Organic farming is not necessarily the best option to protect wild bees, German researchers have found.
Agroecologists of Goettingen University in the German State of Lower Saxony say that their study results underline the importance to evaluate biodiversity benefits from different perspectives.
A team of crop scientists headed by Prof. Teja Tscharntke examined 10 agricultural landscapes near Goettingen for two years.
Each of them contained three winter wheat fields: one organic field, one conventional field featuring flower strips and one conventional field without a flower strip.
The agroecologists recorded the occurrence of wild bees at the edges of each of these 30 fields.
The scientists said that the results could easily lead to the conclusion that conventional fields might attract more bees than organic fields. However, they underlined that this determination was insufficient.
Tscharntke said: “When we looked more closely, this did not give us a complete picture.

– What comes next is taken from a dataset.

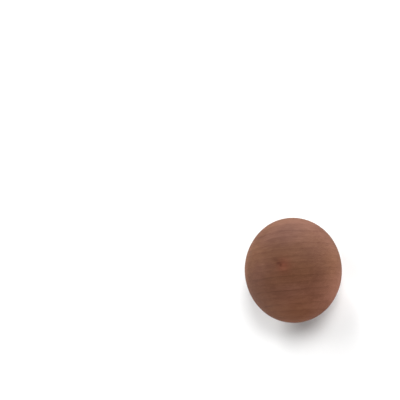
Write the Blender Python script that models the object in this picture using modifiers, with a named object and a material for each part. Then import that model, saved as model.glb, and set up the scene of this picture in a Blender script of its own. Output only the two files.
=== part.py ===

It did not take into account that flower strips only cover about five per cent of conventional fields – which has significantly fewer bees overall than the organic farmland.”
Goettingen University cooperated with the Centre for Organic Research in Vacratot, Hungary, over their wild bee biodiversity research.
Dr Peter Batary, a group leader at the Hungarian institution explained: “Organic farming – which typically has more wild plants than conventional fields – is actually more successful than conventional fields with flower strips in promoting bees.”
Tscharntke added: “The missing piece of the jigsaw is the fact that fields of grain in organic farming yield only half the harvest of conventional farming.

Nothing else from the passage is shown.